In this illustration, working “with” people as opposed to “for” them or “to” them is a function of support and control. Note that support and control are on separate axes, meaning that one can be supportive when holding others accountable or still maintain control as a leader while providing people what they need. That, however, is more easily said than done since we often favor either support or control.

As the Social Discipline Window shows, a leader who is supportive but lacks control – or doesn’t hold followers accountable – is permissive and falls in the “for” box since they do things for people rather than with them. In a residential learning environment, permissive leadership may resemble a programming model rooted in satisfaction rather than learning outcomes or institutional goals. We may be offering events and engagement opportunities for students based on what they want to attend but fail to hold them accountable to any goals of the institution. While the result may be high engagement, any learning is unstructured and may or may not relate to meaningful learning aims.
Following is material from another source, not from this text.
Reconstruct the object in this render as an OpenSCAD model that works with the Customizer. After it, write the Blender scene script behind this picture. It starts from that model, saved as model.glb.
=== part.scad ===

Conversely, a leader who is controlling but fails to support their followers falls in the “to” box and may be perceived as punitive or authoritarian. A rigid curricular model that fails to engage students in its design or assessment may fall into the “to” box. In this case, institutional goals may be prioritized through highly structured learning aims and corresponding strategies, but if students do not feel seen and supported in these strategies, they likely will not engage and consequently will not learn. We are merely delivering content to them.

I raise these examples, not to say that a programming model or curricular model are inherently permissive or punitive, but rather to demonstrate falling in the “with” box – to engage in a restorative approach – is a bit more nuanced and complex that the “to” or “for” box, as it requires a balance of control and support. What this might look like is a bit harder to typify, but it might look like a programming approach with a stronger method of creating and assessing learning outcomes or a curricular approach where students and student leaders are engaged in the design in partnership with professional staff. While I can’t offer you a step-by step set of instructions on how to achieve either of those models (because that would fall into the “to” box), in future posts, I hope to provide more tangible examples that will spark your curiosity to join me in exploring how we can better work and learn with our students and become more restorative leaders.

Key Questions

  • How might you encourage restorative leadership practices amongst your staff–at all levels?
  • Regardless of what model you may use, what are ways you work with your students in its construction? With your student staff?
  • How do you engage your staff in honest conversation about departmental leadership and practice?